Editorial

Difícil que algún profesional del derecho no reconozca en el Dr. Gonzalo Fernández sus probados conocimientos en el campo del derecho penal.

Vayan para él desde estas páginas el reconocimiento a sus atributos -bien ganados- no sólo como defensor, sino como docente de la Facultad de Derecho, por cierto la misma casa de estudios que albergó a muchos otros profesionales de esta rama de las ciencias sociales que, profesando o no sus mismos principios filosóficos sobre el derecho y la política, han servido a causas disímiles que a cada uno le han otorgado en suerte, o sin ella, un lugar en esta vida en común que nos hemos dado los uruguayos demócratas por definición y por acción.

Habiendo dejado esta constancia en lo previo, es justo, no obstante, marcar ciertas diferencias con el Dr. Fernández: cuando el Director Fundador del Semanario OPINAR, el Dr. Enrique Tarigo, accedió por el voto popular a la Vicepresidencia de la República, adoptó una postura en su vida profesional importantísima de destacar: cerro su estudio jurídico de prestigio bien ganado, y optó por desarmar una estructura profesional tan solo por entender que se superponían intereses profesionales y políticas en el marco del libre juego del poder. Y desde ese entonces, tal como por convicción años antes y durante la dictadura, había dejado la docencia por su sola voluntad, en claro signo de protesta por el agravio que había recibido otro docente, de conocida filiación comunista, a quien la autoridad había discriminado. Tarigo renunció en plena dictadura a su derecho como docente y como trabajador, separando nítidamente el interés personal del general, del mismo modo que entendió que ser legislador u hombre vinculado al poder político, le obligada a poner término radical a la contienda de intereses que podría ocurrir.

En el caso del Dr. Fernández está sucediendo algo de –esa contienda de poderes- tan celosamente cuidada por Tarigo. Parafraseando a Alain, por aquello de que si bien el poder corrompe, y el poder absoluto corrompe mucho más, “no existe ningún hombre en el mundo que pudiendo realizarlo todo y sin ningún control, no sacrifique la justicia de sus decisiones a sus pasiones”.

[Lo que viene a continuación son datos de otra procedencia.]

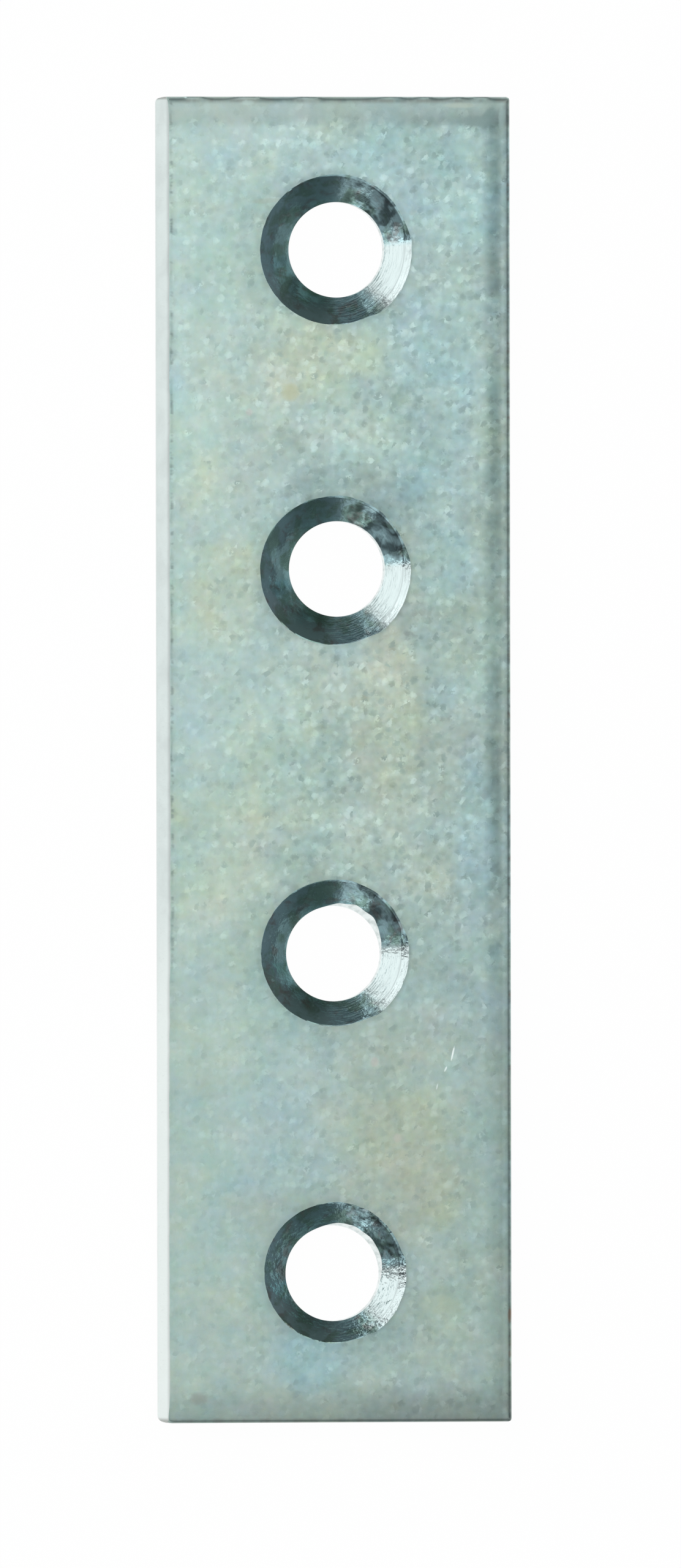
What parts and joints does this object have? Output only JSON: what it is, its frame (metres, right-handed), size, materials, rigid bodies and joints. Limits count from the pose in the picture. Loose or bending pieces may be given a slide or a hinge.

Estas apreciaciones vienen a este relato por un artículo escrito por Tarigo en el diario EL DÍA el 17 de abril de 1977, cuando a propósito del título LA POLÍTICA Y EL DERECHO, decía citando a Couture: “si el juez es dependiente en el orden material, en el orden moral o en el orden funcional, del Poder Ejecutivo, los Poderes del Estado no son tres sino dos. El Judicial deja de contar como Poder.”

Y agregaba Tarigo en alusión al Ejecutivo y el Judicial como Poderes republicanos: “el problema de la independencia de los jueces … es un problema político, porque solo cuando el juez es independiente sirve a la Justicia por sí mismo. Cuando no es independiente podrá, eventualmente, servir a la Justicia; pero entonces la sirve por algo que no pertenece a la Justicia misma, por temor, por interés, amor propio, gratitud, publicidad, etc.”

Viniendo el caso de estos días que involucra al Dr. Fernández y colateralmente a su esposa, otra jurista que incluso ejercicio el Ministerio Público, acusatorio, en representación de la sociedad más allá de divisas y profesías, el ex Secretario de la Presidencia y ex Canciller, también hoy Senador Suplente como otras tantas veces lo ha sido desde el advenimiento de la nueva democracia, debió haber valorado las implicancias que supone ejercer al mismo tiempo la abogacía y el poder político, contar al mismo tiempo, con información reservada sobre casos y cosas, ejerciendo los derechos de sus defendidos como si fueran propios.

La cuestión pasa inexorablemente por estos extremos: podía Fernández saber tanto a nivel político cuando el mundanal interés de sus defendidos pasaba por los pasillos de los juzgados de la calle Misiones. Podía Fernández permitirse transitar por el delgado límite de la insensatez siendo uno de los juristas más renombrados del país en materia penal. Podía la abogada Cecilia Sallhom, más allá de sus derechos profesionales, no tener en cuenta que “la mujer del César además de ser honesta está obligada a probarlo”.

Parece que estas vicisitudes no han encontrado límites en este episodio, que sin duda alguna afectará no sólo el honor del abogado, del docente y del político, sino de la política en general, en tanto y en cuanto su actitud dejó al Parlamento sometido a Ejecutivo como si se tratara de un solo Poder, y no de dos.